In its drive for pit closures the NCB has harped on the fact that a small proportion of its pits are responsible for much of its losses. Last autumn it claimed that the highest cost 12% of colliery output occurred £275 million losses (about half the total loss in 1982–83).

These collieries employed about 40,000 miners. In addition a further 35,000 or so other jobs were dependent on these pits. Around a quarter of these were other NCB jobs (at pit, area or HQ levels). The rest were in industries such as electricity, steel and engineering, which supply fuel and materials needed by the pits.

If the pits were to be closed and their losses eliminated, all these 75,000 workers would lose their jobs. But the country would lose the coal. The coal produced in these pits was worth around £475 million in 1982–83 (more than £120 per week for every worker involved, both in pits and in the supplying industries).
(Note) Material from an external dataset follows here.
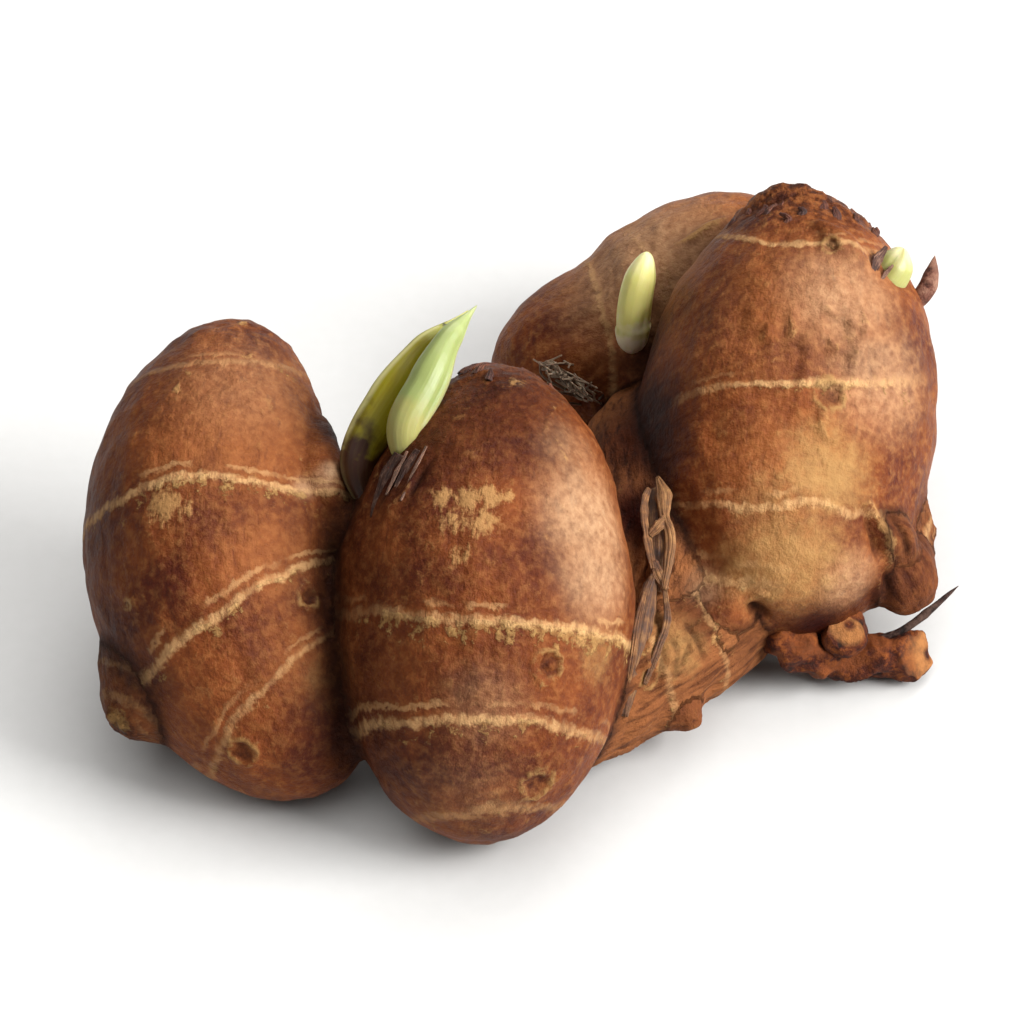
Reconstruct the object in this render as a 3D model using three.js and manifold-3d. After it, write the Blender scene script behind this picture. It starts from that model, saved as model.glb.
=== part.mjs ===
// Aromatic ginger: one clump of fresh rhizome with sprouting shoots, cut-back roots and dry sheath remains.
//
// Units are millimetres, +Z is up. The origin is on the surface that the clump lies on, under the middle of
// its bounding box. The two front lobes point to the back and up, and their root ends lie nearest -Y.
//
// The rhizome grew as one piece, so it is one solid: four plump lobes joined at their root ends by the old
// root stock. Each shoot, root and dry sheath strip sits in a close pocket of the rhizome as its own solid.

import * as THREE from "three";
import { mergeVertices } from "three/addons/utils/BufferGeometryUtils.js";
import Module from "manifold-3d";

const wasm = await Module();
wasm.setup();

// ---- Driving dimensions -------------------------------------------------------------------------------

const POCKET_GAP = 0.3; // clearance between a shoot or root and the pocket it grows from
const RING_HEIGHT = 0.24; // how far a leaf-scar ring stands proud of the skin
const RING_HALF_WIDTH = 0.5; // half the width of a leaf-scar ring along the lobe
const LOBE_SIDES = 24;
const LOBE_STATIONS = 14;
const FLOOR_BLOCK = 200; // the block that trims the resting flats, wider than the clump

// A lobe runs along its spine, from its root end to its growing tip. girth holds radii at even steps from
// one end to the other. A cap power of 2 gives an elliptical end, and a higher one a blunter end.
const LOBES = {
  front_left: {
    spine: [[-12.8, -22.7, 3.4], [-17.6, -16.9, 7], [-20.6, -11.9, 10.7], [-21.4, -4.3, 14.5], [-19.3, 6.5, 19.4]],
    girth: [8.4, 8.7, 9.2, 8.9, 8.4],
    rootCap: 2.6,
    tipCap: 2.1,
    rings: [0.2, 0.36, 0.55, 0.84],
  },
  front_right: {
    spine: [[-2.4, -27.5, 3], [-2.8, -22.9, 6.4], [-2.8, -15.6, 12], [-2.3, -9.2, 17.1], [-1.6, -1.2, 22.8]],
    girth: [9.4, 9.8, 10.2, 9.6, 9.0],
    rootCap: 2.6,
    tipCap: 2.1,
    rings: [0.06, 0.22, 0.44, 0.9],
  },
  right: {
    spine: [[15.2, -10.2, 5.9], [17, -5.1, 8.2], [18.5, 3.6, 11.3], [19.4, 10.1, 15.7], [20.1, 17.5, 21.4]],
    girth: [9.8, 10.0, 10.6, 10.1, 9.0],
    rootCap: 3.2,
    tipCap: 2.5,
    rings: [0.1, 0.23, 0.5, 0.88],
  },
  back: {
    spine: [[-1.9, 13.6, 5.4], [2.9, 15.4, 6.6], [8.3, 17.1, 7.4], [14.9, 18.9, 9.3], [24.5, 18, 9]],
    girth: [7.0, 7.2, 8.2, 8.8, 8.6],
    rootCap: 2.3,
    tipCap: 2.3,
    rings: [0.29, 0.52, 0.78],
  },
  root_stock: {
    spine: [[-1.3, -21.3, 5.1], [4.4, -15.7, 5.1], [9.8, -10.7, 5.1], [14.2, -6.2, 5.1], [16.7, -1.2, 5.1]],
    girth: [5.2, 5.2, 5.2, 5.4, 5.6],
    rootCap: 2.6,
    tipCap: 2.6,
    rings: [0.42, 0.6],
  },
  saddle: {
    spine: [[6.7, -13.7, 6.6], [8.6, -7.2, 7.2], [9.6, 0.3, 7], [10, 11.3, 7]],
    girth: [5.6, 6.6, 7.2, 7.2],
    rootCap: 2.4,
    tipCap: 2.4,
    rings: [],
  },
};

// Buds that never grew out, as low swellings on the skin: centre, and radius.
const BUDS = [
  { at: [-25.4, -18.1, 7], radius: 4.2 },
  { at: [25.6, -1.3, 6.6], radius: 4 },
  { at: [26.1, -5.2, 6.7], radius: 2.6 },
];

// Shoots, roots and sheath remains are tapered bodies: points along the middle, and radii at even steps.
const SHOOTS = {
  shoot_front_outer: {
    spine: [[-10.3, -10.3, 17], [-11.2, -7.6, 19.7], [-9.2, -4.6, 22.6], [-6.9, -1.4, 24.5], [-3.8, 1.3, 25.6]],
    girth: [1.4, 1.7, 1.7, 1.2, 0.3],
  },
  shoot_front_inner: {
    spine: [[-7.6, -9.9, 20.8], [-8, -8.1, 23.4], [-6.6, -5.6, 25.3], [-5.2, -2.8, 26.6], [-3.2, 0.2, 27.1]],
    girth: [1.4, 1.5, 1.4, 1.05, 0.35],
  },
  shoot_back: {
    spine: [[7.8, 11.7, 11.2], [7.7, 11.1, 14], [8.1, 12.3, 17], [8.6, 13.7, 19.6]],
    girth: [1.5, 1.7, 1.6, 1.3, 0.9],
  },
  shoot_bud_right: {
    spine: [[24.4, 8.6, 19.8], [25.8, 9.8, 21.3], [26.6, 10.8, 22.7]],
    girth: [1.4, 1.4, 1.0, 0.4],
  },
};

const ROOTS = {
  root_stub_thick: {
    spine: [[16.4, -8.9, 7.4], [18.9, -10.1, 4.2], [22.2, -9.5, 2.4], [26, -8.9, 1.9], [28.8, -8.7, 1.9]],
    girth: [1.7, 1.6, 1.5, 1.7, 1.6],
  },
  root_stub_nub: {
    spine: [[21.6, -9.4, 3.2], [22.3, -9.6, 4.9], [22.7, -10.2, 6.4]],
    girth: [1.4, 1.7, 1.5],
  },
  rootlet_thin: {
    spine: [[24.2, -8.7, 3], [26.9, -7.9, 3.8], [30.66, -5.1, 5.1]],
    girth: [0.45, 0.35, 0.25],
  },
  root_stub_shoulder: {
    spine: [[27, 10.3, 16.8], [28.5, 11.3, 18.4], [29.1, 13.3, 19.8]],
    girth: [0.9, 0.7, 0.5],
  },
  root_stub_under: {
    spine: [[-21.8, -0.9, 8.6], [-22.2, 1.7, 5.8], [-23, 3.5, 3.4]],
    girth: [1.2, 1.0, 0.8],
  },
  root_stub_rear: {
    spine: [[14.2, 23.9, 5.6], [13.6, 26.7, 4.8], [14.4, 29, 3.6]],
    girth: [1.3, 1.0, 0.8],
  },
};

const SHEATHS = {
  sheath_strip_upper: {
    spine: [[8.8, -3.6, 14], [9.5, -6, 13.9], [9.8, -7.9, 12.9], [9.2, -10.5, 12.2]],
    girth: [0.5, 0.8, 0.8, 0.5],
  },
  sheath_strip_lower: {
    spine: [[8.5, -12.7, 11], [7.8, -15.1, 9.9], [7.2, -17.3, 8.4], [6.7, -19.5, 6.6]],
    girth: [0.5, 0.7, 0.6, 0.4],
  },
  bud_scale_front: {
    spine: [[-9.7, -13.3, 19.2], [-9.5, -11.5, 21.4], [-8.9, -10.1, 23.4]],
    girth: [1.1, 1.0, 0.6],
  },
};

const COLOURS = {
  rhizome: { color: 0x8a5433, roughness: 0.55, metalness: 0 },
  shoot: { color: 0xb9cf72, roughness: 0.45, metalness: 0 },
  root: { color: 0x7a4a28, roughness: 0.85, metalness: 0 },
  sheath: { color: 0xa07a50, roughness: 0.9, metalness: 0 },
};

// ---- Shapes -------------------------------------------------------------------------------------------

// The value at share (0 to 1) of a list of values at even steps, eased between neighbours.
function along(values, share) {
  const x = share * (values.length - 1);
  const i = Math.min(Math.floor(x), values.length - 2);
  return THREE.MathUtils.lerp(values[i], values[i + 1], THREE.MathUtils.smoothstep(x - i, 0, 1));
}

// The radius of a rounded body at share of its length, with no ring on it.
function bodyRadius({ girth, rootCap = 2, tipCap = 2 }, share) {
  const power = share > 0.5 ? tipCap : rootCap;
  return along(girth, share) * Math.sqrt(Math.max(0, 1 - Math.abs(2 * share - 1) ** power));
}

// A lathe profile up the y axis, from 0 to length, with a peak at each ring.
function profileOf(shape, length, stations, grow) {
  const ringHalf = RING_HALF_WIDTH / length;
  const rings = shape.rings ?? [];
  const even = [];
  for (let i = 1; i < stations; i++) even.push((1 - Math.cos((Math.PI * i) / stations)) / 2);
  const shares = even.filter((s) => rings.every((ring) => Math.abs(s - ring) > 1.6 * ringHalf));
  rings.forEach((ring) => shares.push(ring - ringHalf, ring, ring + ringHalf));
  shares.sort((a, b) => a - b);
  const points = shares.map((s) => {
    const proud = rings.includes(s) ? RING_HEIGHT : 0;
    return new THREE.Vector2(bodyRadius(shape, s) + proud + grow, s * length);
  });
  return [new THREE.Vector2(0, -grow), ...points, new THREE.Vector2(0, length + grow)];
}

// A lathe body bent so that its y axis follows the spine.
function bentBody(shape, { sides = LOBE_SIDES, stations = LOBE_STATIONS, grow = 0 } = {}) {
  const curve = new THREE.CatmullRomCurve3(shape.spine.map((p) => new THREE.Vector3(...p)), false, "centripetal");
  const length = curve.getLength();
  const geometry = new THREE.LatheGeometry(profileOf(shape, length, stations, grow), sides);
  const steps = 60;
  const frames = curve.computeFrenetFrames(steps, false);
  const position = geometry.getAttribute("position");
  for (let i = 0; i < position.count; i++) {
    const height = position.getY(i);
    const share = THREE.MathUtils.clamp(height / length, 0, 1);
    const step = Math.round(share * steps);
    const past = height - share * length; // what a grown body has beyond either end
    const point = curve
      .getPointAt(share)
      .addScaledVector(frames.tangents[step], past)
      .addScaledVector(frames.normals[step], position.getX(i))
      .addScaledVector(frames.binormals[step], -position.getZ(i));
    position.setXYZ(i, point.x, point.y, point.z);
  }
  return geometry;
}

// ---- Solids -------------------------------------------------------------------------------------------

// A closed geometry as a solid. Only the positions matter, with the shared ones merged.
function solid(geometry) {
  const bare = geometry.clone();
  bare.deleteAttribute("normal");
  bare.deleteAttribute("uv");
  const merged = mergeVertices(bare, 1e-4);
  const made = new wasm.Manifold(
    new wasm.Mesh({
      numProp: 3,
      vertProperties: new Float32Array(merged.getAttribute("position").array),
      triVerts: new Uint32Array(merged.index.array),
    }),
  );
  return made;
}

// The largest body of a solid, without the slivers that a cut can leave.
function wholeBody(made) {
  return made.decompose().reduce((a, b) => (b.volume() > a.volume() ? b : a));
}

// A named mesh of a solid.
function mesh(name, made, look) {
  const { vertProperties, triVerts } = made.getMesh();
  const geometry = new THREE.BufferGeometry();
  geometry.setAttribute("position", new THREE.BufferAttribute(new Float32Array(vertProperties), 3));
  geometry.setIndex(new THREE.BufferAttribute(new Uint32Array(triVerts), 1));
  geometry.computeVertexNormals();
  const piece = new THREE.Mesh(geometry, new THREE.MeshStandardMaterial(COLOURS[look]));
  piece.name = name;
  return piece;
}

const floorBlock = solid(
  new THREE.BoxGeometry(FLOOR_BLOCK, FLOOR_BLOCK, FLOOR_BLOCK).translate(0, 0, -FLOOR_BLOCK / 2),
);

// ---- The clump ----------------------------------------------------------------------------------------

const THIN = { sides: 12, stations: 9 };
const HAIR = { sides: 8, stations: 6 };

const group = new THREE.Group();

let rhizome = null;
for (const lobe of Object.values(LOBES)) {
  const body = solid(bentBody(lobe));
  rhizome = rhizome ? rhizome.add(body) : body;
}
for (const { at, radius } of BUDS) {
  rhizome = rhizome.add(solid(new THREE.SphereGeometry(radius, 14, 10).translate(...at)));
}
rhizome = rhizome.subtract(floorBlock);

// Each small piece keeps its shape, and what was made before it gives way with a pocket.
const small = [];
const families = [
  [SHOOTS, "shoot"],
  [ROOTS, "root"],
  [SHEATHS, "sheath"],
];
for (const [family, look] of families) {
  for (const [name, shape] of Object.entries(family)) {
    const detail = shape.girth[0] < 0.6 ? HAIR : THIN;
    const body = solid(bentBody(shape, detail)).subtract(floorBlock);
    const pocket = solid(bentBody(shape, { ...detail, grow: POCKET_GAP }));
    rhizome = rhizome.subtract(pocket);
    small.forEach((other) => {
      other.body = other.body.subtract(pocket);
    });
    small.push({ name, look, body });
  }
}

group.add(mesh("rhizome", wholeBody(rhizome), "rhizome"));
small.forEach(({ name, look, body }) => group.add(mesh(name, wholeBody(body), look)));

export default group;
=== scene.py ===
"""Looks for a clump of fresh aromatic ginger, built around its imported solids.

The clump is one rhizome of plump lobes, with young shoots, cut-back roots and dry remains of leaf sheaths.
Lengths are written in millimetres and turned to metres by MM. A place round a body is given by its share of
the way along the spine, from the root end to the tip, and by its turn, from the side that faces the viewer.
"""

import logging
import math
from collections.abc import Callable, Sequence
from dataclasses import dataclass
from enum import Enum
from functools import cached_property, partial

import bpy
import numpy as np
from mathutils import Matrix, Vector, noise


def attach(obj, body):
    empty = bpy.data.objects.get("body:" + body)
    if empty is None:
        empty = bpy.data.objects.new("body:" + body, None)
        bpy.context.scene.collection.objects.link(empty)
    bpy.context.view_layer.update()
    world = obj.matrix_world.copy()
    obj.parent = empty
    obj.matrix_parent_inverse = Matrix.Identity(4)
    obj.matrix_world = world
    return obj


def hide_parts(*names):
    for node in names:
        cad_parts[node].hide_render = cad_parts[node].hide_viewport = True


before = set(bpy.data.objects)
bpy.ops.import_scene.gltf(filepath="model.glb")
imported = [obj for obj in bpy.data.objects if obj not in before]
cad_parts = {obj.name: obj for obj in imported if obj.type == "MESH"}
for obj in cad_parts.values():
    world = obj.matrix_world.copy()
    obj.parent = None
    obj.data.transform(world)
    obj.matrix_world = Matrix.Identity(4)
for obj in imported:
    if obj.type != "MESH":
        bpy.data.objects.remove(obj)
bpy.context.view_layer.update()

BODY = "root"
MM = 0.001
VIEWER = np.array((0.0, -1.0, 1.0)) / math.sqrt(2.0)  # a turn of 0 round a body faces this way
LOG = logging.getLogger("aromatic_ginger")

Point = tuple[float, float, float]
Node = bpy.types.Node
AddNode = Callable[..., Node]
Section = Callable[[np.ndarray, np.ndarray], np.ndarray]  # what multiplies a radius, from share and turn

TINY = 1e-12  # stands in for a length of 0 where something is divided by it
EASED = {"interpolation_type": "SMOOTHSTEP"}  # for a MapRange that starts and ends gently


# ---- Small tools --------------------------------------------------------------------------------------


def unit(vectors: np.ndarray) -> np.ndarray:
    """The vectors at length 1."""
    return vectors / np.maximum(np.linalg.norm(vectors, axis=-1, keepdims=True), TINY)


def smooth_step(low: float, high: float, values: np.ndarray) -> np.ndarray:
    """0 below low, 1 above high, and eased between them."""
    x = np.clip((values - low) / (high - low), 0.0, 1.0)
    return x * x * (3.0 - 2.0 * x)


def bell(values: np.ndarray, width: float) -> np.ndarray:
    """1 at 0, falling away to either side over about width."""
    return np.exp(-((values / width) ** 2))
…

Whilst part of the coal was stockpiled, this could have been avoided by substituting coal for the more expensive oil still being burnt at the power stations. So even in the depressed conditions created by the Thatcher government the coal would have been productively used.

Nor would the loss of the coal be balanced by extra production elsewhere in the economy made possible by the closures. With mass unemployment, miners would either not find a job, or, if they moved to another pit or found work in another industry, then someone else would remain on the dole queue. And the same is true of the other NCB staff and workers in supplying industries. The country would simply have less coal, and would have to use more imported fuel.
 

Country worse off

The miners and other workers losing a job obviously bear the brunt of the cost of the closure. They would be much worse off. The Department of Energy calculated (before the recent increases) that the average redundant miner would receive around £60 per week over a 10-year period under the redundancy scheme.

But some of this would replace other state benefits and of course by no means all of those who end up without work after a pit closure would be eligible. A young single person, living at home, who lost the chance of a job after a pit closure would receive in dole or supplementary benefits only a fraction of what they would get at work. On average those without work could be as much as £70 per week worse off.

But even this figure is hardly more than half the value of the coal lost by closure. The rest of the costs of not having the coal would be spread throughout the rest of society. Far from gaining from these pit closures the rest of the country would be more than £200 million worse off.

This would be felt in the government being that much more in the red after the pits were closed. Whilst it would ‘save’ the £275 million it pays to the NCB to cover its financial deficit on the pits, the government would lose £480 million in lost tax revenue and from having to pay out dole and redundancy money.

There is an irrefutable economic case for keeping open even the higher cost pits. The profits of the NCB, like the profits of any private firm, are no guide at all to what is in society’s economic interests.